## OBJECTIVE
From the records below, extract only the lines running from the line with "for each piece" to the line with "import math", both lines included, reproducing them exactly.

## AVAILABLE DATA
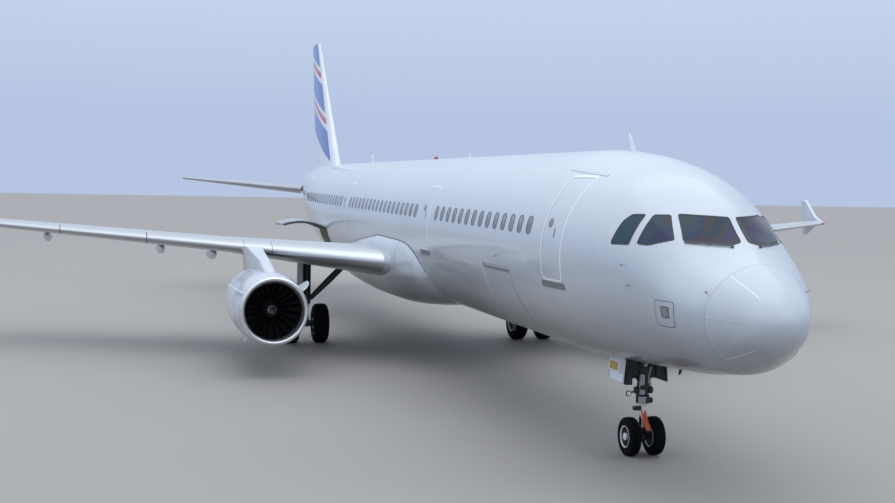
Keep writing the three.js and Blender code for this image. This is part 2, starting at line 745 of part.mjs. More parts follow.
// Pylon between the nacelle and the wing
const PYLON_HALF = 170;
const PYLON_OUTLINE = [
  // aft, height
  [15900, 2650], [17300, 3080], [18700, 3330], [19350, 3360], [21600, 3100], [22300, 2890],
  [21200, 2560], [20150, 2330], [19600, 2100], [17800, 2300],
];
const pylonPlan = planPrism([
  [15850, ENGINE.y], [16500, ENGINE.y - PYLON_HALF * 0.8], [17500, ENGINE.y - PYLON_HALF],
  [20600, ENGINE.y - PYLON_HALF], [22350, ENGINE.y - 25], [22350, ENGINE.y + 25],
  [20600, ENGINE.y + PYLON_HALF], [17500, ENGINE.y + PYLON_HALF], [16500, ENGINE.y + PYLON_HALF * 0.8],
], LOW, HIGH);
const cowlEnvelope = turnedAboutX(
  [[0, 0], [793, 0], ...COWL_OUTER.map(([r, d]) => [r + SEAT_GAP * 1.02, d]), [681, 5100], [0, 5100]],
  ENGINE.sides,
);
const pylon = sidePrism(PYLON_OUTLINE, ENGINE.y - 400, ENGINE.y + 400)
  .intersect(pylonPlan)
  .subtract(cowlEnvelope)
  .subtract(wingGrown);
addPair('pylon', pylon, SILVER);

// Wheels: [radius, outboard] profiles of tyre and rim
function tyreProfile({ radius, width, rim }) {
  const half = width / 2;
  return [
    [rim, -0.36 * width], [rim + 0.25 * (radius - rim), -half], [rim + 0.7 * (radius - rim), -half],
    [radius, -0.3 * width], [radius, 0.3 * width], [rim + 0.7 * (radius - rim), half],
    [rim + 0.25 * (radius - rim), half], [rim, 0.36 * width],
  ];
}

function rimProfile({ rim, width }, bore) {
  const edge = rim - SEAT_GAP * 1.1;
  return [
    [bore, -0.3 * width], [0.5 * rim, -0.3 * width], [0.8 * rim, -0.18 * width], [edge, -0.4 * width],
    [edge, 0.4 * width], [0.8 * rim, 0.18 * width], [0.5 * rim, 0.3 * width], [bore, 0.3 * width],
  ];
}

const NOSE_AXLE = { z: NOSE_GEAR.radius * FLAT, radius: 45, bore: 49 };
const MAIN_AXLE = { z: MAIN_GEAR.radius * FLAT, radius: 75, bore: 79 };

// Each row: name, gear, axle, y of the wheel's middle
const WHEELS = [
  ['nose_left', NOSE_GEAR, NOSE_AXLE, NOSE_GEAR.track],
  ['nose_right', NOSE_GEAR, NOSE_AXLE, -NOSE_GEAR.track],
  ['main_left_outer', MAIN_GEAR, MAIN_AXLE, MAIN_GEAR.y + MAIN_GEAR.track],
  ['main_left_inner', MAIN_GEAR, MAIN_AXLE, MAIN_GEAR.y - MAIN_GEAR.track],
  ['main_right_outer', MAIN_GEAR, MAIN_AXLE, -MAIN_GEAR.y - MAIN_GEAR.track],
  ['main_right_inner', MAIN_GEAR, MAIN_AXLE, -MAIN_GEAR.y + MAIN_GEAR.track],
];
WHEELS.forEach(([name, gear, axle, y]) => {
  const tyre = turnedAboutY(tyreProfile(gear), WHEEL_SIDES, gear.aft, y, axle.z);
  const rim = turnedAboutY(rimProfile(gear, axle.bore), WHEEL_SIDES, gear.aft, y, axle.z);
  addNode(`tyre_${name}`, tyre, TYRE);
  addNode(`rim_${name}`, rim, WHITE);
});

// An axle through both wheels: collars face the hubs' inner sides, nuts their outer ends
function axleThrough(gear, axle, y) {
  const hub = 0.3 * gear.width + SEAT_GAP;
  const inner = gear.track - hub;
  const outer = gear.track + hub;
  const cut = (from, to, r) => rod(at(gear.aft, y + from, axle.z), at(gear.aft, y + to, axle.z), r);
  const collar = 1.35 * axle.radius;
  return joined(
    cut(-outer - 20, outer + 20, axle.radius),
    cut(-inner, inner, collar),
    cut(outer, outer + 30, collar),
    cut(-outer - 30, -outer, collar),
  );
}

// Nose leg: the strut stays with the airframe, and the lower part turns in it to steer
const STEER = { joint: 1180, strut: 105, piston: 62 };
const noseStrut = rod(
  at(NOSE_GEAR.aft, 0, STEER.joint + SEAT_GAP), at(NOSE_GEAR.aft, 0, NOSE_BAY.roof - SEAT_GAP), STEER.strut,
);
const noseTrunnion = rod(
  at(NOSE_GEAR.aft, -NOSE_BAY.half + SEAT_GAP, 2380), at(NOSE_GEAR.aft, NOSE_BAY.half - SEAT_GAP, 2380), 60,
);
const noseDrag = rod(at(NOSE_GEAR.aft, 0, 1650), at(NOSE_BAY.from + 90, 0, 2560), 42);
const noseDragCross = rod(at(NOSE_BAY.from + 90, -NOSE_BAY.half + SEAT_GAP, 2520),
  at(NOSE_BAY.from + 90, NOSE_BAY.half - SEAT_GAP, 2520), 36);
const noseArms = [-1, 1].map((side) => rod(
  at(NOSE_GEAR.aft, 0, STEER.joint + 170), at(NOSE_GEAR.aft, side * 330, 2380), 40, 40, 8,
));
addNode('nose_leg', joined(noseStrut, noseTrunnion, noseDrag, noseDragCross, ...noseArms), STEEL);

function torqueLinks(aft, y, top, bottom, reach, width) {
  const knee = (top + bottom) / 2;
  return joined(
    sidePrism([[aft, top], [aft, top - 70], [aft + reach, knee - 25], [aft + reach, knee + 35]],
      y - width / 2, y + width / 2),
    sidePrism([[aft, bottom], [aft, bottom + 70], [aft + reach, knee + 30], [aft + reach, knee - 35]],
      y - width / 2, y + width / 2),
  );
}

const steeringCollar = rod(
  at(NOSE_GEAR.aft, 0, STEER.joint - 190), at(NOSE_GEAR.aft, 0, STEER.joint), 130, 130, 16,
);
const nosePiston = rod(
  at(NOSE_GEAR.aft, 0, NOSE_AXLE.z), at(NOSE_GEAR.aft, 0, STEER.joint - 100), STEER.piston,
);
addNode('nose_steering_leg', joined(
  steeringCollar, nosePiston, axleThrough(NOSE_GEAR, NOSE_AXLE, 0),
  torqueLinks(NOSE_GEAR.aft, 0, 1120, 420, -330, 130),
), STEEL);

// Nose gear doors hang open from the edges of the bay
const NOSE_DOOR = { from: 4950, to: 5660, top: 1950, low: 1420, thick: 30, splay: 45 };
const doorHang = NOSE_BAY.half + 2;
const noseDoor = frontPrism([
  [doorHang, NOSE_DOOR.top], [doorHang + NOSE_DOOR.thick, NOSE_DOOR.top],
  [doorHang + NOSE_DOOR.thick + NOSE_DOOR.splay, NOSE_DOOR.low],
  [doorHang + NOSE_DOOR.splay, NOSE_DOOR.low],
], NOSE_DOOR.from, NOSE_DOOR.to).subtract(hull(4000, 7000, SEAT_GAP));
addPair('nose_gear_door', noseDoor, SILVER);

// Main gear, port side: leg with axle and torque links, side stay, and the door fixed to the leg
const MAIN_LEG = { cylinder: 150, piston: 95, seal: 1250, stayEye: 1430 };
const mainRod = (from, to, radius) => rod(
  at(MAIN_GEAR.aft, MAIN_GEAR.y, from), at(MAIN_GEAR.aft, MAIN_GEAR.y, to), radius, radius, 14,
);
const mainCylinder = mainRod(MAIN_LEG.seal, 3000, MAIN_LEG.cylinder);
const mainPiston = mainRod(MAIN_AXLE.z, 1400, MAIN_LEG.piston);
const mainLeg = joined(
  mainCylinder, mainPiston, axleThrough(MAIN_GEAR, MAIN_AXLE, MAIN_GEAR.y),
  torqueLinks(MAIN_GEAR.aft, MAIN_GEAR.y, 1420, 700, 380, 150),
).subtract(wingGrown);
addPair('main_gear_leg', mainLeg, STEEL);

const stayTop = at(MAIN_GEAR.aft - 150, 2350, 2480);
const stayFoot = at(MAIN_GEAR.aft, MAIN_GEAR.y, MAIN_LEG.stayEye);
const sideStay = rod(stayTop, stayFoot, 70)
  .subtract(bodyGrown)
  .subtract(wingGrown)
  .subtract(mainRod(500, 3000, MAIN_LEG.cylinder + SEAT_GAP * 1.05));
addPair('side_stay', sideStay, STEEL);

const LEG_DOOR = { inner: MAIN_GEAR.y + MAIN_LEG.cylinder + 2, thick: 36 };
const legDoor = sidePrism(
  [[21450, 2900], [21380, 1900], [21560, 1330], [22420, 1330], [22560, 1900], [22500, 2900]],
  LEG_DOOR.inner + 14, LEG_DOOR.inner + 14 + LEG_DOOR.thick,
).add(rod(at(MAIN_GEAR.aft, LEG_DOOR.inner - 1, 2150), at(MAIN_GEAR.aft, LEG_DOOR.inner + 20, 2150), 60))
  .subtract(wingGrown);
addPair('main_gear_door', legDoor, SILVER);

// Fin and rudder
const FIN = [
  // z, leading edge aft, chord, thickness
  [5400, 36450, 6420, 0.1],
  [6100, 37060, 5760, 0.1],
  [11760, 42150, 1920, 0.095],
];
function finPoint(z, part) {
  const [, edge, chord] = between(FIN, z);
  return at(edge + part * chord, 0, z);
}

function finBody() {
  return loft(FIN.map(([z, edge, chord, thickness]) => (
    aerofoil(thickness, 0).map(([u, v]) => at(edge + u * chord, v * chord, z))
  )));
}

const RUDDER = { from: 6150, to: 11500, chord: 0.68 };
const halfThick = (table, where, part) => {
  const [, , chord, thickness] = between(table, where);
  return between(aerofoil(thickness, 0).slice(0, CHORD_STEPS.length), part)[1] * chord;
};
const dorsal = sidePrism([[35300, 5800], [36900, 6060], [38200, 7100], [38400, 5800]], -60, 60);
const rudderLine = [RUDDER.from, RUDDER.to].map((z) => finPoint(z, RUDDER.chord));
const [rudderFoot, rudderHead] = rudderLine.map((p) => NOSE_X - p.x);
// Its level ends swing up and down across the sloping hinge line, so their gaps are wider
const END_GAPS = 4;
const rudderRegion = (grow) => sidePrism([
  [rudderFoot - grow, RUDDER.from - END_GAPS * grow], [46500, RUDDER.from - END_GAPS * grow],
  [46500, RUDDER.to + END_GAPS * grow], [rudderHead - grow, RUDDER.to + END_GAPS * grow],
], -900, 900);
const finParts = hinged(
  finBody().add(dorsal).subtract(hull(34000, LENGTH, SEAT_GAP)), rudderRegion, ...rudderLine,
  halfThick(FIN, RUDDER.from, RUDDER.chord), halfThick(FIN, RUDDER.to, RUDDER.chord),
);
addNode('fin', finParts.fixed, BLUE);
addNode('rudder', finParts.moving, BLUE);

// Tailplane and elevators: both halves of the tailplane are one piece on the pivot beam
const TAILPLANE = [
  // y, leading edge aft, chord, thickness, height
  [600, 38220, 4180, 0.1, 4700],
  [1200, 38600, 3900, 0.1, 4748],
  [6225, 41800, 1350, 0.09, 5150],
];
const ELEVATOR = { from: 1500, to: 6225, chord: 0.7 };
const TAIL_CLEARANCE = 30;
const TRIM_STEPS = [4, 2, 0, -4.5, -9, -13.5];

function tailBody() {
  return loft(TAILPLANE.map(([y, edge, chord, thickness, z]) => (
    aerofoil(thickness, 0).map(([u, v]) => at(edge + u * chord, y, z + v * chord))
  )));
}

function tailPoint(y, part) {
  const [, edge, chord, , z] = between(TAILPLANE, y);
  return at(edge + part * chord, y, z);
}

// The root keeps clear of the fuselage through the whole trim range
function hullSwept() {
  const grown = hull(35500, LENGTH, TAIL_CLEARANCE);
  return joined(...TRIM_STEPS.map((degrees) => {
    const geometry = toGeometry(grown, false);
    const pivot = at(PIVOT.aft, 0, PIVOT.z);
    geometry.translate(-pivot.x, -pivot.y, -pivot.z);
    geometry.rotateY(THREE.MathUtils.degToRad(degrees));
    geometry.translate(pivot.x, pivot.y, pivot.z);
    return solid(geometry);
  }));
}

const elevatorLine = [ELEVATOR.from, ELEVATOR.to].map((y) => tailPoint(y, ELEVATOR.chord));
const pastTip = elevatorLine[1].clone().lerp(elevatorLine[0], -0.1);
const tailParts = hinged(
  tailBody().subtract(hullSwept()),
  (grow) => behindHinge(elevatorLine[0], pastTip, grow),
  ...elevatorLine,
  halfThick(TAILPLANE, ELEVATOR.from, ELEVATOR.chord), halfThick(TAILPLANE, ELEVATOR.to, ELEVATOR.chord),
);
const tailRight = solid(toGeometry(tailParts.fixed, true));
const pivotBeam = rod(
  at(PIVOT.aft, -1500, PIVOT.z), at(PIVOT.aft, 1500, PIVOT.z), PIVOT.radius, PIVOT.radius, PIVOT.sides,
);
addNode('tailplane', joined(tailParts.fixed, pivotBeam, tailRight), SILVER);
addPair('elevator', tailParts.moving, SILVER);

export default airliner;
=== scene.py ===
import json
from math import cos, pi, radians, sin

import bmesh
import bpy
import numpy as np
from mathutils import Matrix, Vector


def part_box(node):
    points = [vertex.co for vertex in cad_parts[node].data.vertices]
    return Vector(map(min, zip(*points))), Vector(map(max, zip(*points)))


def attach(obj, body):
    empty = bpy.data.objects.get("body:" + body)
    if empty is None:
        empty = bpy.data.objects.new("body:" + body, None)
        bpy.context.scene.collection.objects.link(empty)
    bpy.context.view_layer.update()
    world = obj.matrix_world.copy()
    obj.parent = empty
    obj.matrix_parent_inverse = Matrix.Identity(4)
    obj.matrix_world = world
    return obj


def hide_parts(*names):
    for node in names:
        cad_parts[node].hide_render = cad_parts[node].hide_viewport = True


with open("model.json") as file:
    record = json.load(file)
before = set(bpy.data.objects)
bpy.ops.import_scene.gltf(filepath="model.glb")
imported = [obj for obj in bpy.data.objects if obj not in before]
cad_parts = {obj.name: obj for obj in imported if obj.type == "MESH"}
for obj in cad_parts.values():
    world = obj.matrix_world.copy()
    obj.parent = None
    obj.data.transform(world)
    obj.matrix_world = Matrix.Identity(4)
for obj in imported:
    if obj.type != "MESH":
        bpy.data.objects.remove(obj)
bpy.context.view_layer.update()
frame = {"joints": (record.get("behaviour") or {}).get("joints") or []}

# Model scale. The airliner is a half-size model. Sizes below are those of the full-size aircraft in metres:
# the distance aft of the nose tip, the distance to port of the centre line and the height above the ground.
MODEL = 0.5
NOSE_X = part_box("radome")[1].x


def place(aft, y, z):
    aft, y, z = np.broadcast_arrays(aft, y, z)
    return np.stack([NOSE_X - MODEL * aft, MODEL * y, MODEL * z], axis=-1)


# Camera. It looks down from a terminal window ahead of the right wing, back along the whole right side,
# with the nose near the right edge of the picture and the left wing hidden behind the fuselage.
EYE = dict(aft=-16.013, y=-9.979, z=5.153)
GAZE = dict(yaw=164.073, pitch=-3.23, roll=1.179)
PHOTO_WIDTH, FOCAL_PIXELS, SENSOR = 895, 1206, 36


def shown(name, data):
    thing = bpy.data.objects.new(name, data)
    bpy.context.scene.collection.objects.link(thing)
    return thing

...

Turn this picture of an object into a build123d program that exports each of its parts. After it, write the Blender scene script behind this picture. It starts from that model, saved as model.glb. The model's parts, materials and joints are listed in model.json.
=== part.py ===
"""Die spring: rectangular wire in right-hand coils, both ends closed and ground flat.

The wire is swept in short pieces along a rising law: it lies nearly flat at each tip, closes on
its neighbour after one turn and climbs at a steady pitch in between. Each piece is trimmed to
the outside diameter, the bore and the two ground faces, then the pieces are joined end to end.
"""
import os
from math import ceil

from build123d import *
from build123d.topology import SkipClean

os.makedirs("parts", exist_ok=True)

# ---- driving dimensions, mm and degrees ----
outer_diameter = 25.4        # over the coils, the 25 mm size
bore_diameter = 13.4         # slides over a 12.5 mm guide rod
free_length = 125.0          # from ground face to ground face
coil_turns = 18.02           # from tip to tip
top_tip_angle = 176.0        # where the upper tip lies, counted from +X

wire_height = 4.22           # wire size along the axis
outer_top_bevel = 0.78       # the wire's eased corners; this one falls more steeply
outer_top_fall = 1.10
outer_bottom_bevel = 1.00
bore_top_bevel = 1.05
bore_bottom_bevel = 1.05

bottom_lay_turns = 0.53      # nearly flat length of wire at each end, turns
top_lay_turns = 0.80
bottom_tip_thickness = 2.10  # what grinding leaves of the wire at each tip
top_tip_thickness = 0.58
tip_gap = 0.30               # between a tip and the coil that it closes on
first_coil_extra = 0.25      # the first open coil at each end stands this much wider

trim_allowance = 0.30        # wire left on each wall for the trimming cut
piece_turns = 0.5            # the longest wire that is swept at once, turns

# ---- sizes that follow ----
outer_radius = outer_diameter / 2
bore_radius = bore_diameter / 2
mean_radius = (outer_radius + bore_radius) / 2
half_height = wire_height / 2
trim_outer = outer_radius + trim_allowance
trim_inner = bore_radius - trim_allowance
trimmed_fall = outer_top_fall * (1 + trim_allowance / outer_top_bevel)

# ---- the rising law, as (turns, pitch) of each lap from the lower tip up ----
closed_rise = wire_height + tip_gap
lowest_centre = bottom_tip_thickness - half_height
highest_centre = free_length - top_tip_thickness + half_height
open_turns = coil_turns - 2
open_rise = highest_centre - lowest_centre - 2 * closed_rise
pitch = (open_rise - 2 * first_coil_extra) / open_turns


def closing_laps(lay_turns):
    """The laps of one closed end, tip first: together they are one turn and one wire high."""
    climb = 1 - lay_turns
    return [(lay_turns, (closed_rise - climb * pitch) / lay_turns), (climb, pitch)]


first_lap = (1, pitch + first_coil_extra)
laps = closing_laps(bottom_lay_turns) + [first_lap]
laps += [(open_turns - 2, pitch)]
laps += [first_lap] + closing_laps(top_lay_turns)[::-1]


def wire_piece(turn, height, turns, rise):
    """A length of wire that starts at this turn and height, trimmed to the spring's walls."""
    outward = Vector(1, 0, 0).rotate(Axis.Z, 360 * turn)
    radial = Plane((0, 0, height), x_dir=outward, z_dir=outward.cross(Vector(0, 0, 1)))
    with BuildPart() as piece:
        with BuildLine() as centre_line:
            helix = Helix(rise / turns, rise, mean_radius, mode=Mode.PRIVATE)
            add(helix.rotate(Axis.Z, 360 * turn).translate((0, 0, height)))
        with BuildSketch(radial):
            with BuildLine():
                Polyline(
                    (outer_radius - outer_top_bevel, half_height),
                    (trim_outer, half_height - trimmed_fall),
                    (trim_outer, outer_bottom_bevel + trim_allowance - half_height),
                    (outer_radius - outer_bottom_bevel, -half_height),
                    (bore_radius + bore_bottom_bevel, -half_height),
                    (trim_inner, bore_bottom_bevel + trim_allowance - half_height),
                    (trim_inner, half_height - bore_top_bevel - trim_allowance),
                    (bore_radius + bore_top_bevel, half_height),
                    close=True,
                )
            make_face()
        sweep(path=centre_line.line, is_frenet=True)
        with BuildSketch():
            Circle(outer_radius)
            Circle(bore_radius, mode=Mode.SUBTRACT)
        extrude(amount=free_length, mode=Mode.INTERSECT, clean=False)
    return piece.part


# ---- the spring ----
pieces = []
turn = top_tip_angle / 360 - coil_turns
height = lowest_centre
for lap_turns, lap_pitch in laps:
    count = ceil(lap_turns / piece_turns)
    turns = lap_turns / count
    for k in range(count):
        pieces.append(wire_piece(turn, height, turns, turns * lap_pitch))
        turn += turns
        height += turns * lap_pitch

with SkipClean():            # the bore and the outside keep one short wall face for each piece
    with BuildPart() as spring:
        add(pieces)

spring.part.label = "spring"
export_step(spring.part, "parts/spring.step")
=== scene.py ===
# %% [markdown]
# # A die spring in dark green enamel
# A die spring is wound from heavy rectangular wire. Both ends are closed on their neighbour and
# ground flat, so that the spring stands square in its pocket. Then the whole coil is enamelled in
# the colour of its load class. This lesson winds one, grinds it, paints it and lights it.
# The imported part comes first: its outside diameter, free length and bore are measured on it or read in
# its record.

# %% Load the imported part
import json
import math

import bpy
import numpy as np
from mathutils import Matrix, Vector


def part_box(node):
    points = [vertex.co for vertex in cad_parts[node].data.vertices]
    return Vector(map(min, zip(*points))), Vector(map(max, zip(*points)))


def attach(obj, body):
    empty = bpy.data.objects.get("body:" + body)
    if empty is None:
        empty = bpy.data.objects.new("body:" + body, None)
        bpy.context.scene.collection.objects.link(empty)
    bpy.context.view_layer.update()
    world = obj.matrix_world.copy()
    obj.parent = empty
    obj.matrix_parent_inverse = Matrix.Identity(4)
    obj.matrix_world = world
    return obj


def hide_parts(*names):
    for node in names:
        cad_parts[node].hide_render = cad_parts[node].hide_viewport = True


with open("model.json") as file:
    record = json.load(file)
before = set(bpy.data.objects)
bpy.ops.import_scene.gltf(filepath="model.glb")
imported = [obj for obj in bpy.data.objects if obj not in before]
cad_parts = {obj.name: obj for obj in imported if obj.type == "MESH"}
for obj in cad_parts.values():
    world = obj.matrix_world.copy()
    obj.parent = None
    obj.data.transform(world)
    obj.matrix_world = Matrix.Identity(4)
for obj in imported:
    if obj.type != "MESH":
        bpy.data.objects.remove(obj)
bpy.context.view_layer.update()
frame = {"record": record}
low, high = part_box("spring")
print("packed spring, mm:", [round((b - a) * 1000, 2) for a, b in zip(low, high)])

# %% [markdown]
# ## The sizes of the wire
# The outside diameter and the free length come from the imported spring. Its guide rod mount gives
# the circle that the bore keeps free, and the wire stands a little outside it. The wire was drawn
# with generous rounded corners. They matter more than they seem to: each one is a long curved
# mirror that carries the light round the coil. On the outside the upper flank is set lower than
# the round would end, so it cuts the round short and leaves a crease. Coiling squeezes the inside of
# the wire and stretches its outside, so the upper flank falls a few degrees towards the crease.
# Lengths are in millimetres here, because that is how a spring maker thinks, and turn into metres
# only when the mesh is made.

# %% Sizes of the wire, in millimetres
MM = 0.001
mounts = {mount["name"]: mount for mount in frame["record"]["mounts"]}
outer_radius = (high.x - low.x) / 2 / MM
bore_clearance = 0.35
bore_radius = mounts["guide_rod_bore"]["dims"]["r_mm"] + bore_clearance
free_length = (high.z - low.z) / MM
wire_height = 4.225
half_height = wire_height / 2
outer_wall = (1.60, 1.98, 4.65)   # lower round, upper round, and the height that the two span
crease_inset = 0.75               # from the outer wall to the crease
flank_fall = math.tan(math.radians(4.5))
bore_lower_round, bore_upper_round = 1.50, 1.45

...

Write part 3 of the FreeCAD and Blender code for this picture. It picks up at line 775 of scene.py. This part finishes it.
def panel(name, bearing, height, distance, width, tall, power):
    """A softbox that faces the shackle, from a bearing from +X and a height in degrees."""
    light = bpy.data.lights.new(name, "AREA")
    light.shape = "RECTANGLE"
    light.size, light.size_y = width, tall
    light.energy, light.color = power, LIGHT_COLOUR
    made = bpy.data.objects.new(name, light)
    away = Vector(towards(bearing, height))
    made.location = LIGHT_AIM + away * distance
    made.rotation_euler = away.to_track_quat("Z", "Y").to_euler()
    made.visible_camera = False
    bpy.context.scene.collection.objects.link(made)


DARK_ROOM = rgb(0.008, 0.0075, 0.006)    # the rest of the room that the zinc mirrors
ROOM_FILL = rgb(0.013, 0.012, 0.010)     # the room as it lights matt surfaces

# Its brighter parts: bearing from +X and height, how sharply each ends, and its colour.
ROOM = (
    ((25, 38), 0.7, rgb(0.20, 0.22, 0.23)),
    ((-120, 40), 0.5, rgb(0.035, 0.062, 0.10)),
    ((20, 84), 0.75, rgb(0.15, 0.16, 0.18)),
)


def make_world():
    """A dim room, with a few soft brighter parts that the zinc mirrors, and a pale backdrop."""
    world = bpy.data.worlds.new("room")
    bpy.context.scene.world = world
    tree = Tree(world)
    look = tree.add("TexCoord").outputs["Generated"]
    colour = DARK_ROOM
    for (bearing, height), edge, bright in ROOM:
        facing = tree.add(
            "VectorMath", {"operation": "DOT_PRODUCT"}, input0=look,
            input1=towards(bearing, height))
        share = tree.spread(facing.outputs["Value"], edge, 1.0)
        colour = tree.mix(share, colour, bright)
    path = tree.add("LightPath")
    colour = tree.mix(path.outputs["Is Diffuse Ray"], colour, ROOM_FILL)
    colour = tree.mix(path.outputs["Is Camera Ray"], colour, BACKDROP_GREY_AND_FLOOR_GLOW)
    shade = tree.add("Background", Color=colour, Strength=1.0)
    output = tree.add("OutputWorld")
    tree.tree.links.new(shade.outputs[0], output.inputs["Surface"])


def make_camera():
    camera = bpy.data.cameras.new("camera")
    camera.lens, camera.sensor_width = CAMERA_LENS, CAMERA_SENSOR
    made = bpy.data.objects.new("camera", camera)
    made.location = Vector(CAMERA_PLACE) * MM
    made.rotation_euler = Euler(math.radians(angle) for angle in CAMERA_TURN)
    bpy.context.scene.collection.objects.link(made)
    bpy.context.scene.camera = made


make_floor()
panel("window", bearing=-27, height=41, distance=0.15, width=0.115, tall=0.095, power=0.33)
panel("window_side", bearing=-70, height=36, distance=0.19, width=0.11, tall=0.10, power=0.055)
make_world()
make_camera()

## RESPONSE TO THIS TASK
with SkipClean():            # the bore and the outside keep one short wall face for each piece
    with BuildPart() as spring:
        add(pieces)

spring.part.label = "spring"
export_step(spring.part, "parts/spring.step")
=== scene.py ===
# %% [markdown]
# # A die spring in dark green enamel
# A die spring is wound from heavy rectangular wire. Both ends are closed on their neighbour and
# ground flat, so that the spring stands square in its pocket. Then the whole coil is enamelled in
# the colour of its load class. This lesson winds one, grinds it, paints it and lights it.
# The imported part comes first: its outside diameter, free length and bore are measured on it or read in
# its record.

# %% Load the imported part
import json
import math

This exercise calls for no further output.